Editorial: Nothing says workplace pensions like an oversized, multicoloured, Furby-type thing. I am, of course, talking about the mascot featured in the government’s latest advertising campaign on auto-enrolment.
Workie, as he/she/it is known, can be seen in the ad traipsing around a park trying to make friends but roundly being shunned. ‘Don’t ignore it’ is the message – and the hashtag – but many have done no such thing.
Some of the initial responses to the campaign branded it childish and patronising. Meanwhile the Department for Work and Pensions’ Iain Duncan Smith has been chided for spending around £8.5m on a cutesy monster while making swingeing cuts to disabled people’s benefits.

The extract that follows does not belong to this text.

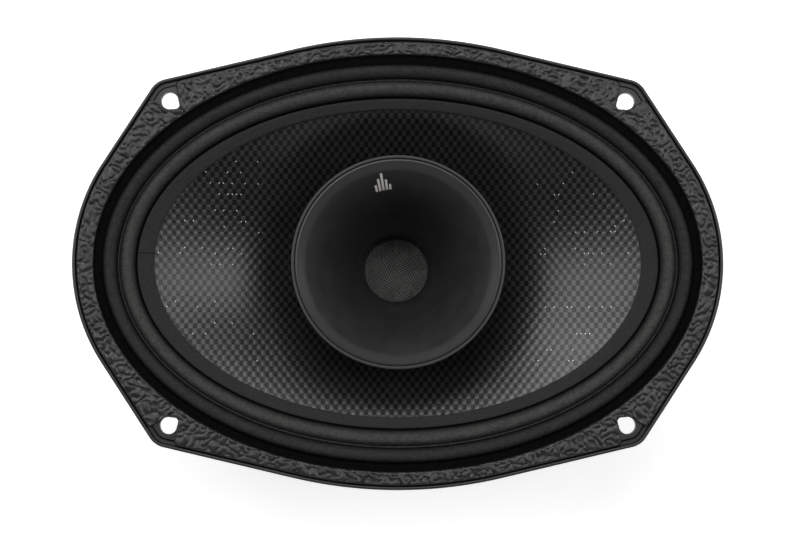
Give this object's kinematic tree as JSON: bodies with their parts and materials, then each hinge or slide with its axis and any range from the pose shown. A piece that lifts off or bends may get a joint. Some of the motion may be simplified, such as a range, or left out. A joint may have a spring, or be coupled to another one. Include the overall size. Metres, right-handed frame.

But some folks really do like cute things, while others like to hate both them and those that do, making this so far the best reaction to any bit of government campaigning on pensions in recent years. The fact people are having any sort of emotional response to Workie at all is its merit.
The other hard-to-achieve victory has come from the campaign’s targeting of both employer and employee.
It is a move that perhaps risks muddying the message, but presumably the idea is that, on a spectrum with the corporate employer at one end and the man on the street on the other, small and micro employers are deemed more akin to the latter and will respond to similar messaging.
Illustration by Ben Jennings
At the very least this expensive campaign has hopefully killed two birds with one stone.
The Workie ads come at a time when small businesses seem to have organisations falling over themselves to help them through auto-enrolment.
Providers have naturally led the charge, but this week the Pensions and Lifetime Savings Association unveiled its £49 package that guides small business owners through the process.
It also allows users to rate and review the service they receive, which could spawn a consumer-led movement to raise standards in the AE space.
Hopefully Workie will compel employers and workers to engage appropriately. But at a dizzying time for pensions in terms of public awareness, where AE almost competes with notions of pension freedom, communicators must be mindful of the risk that the message could become confused.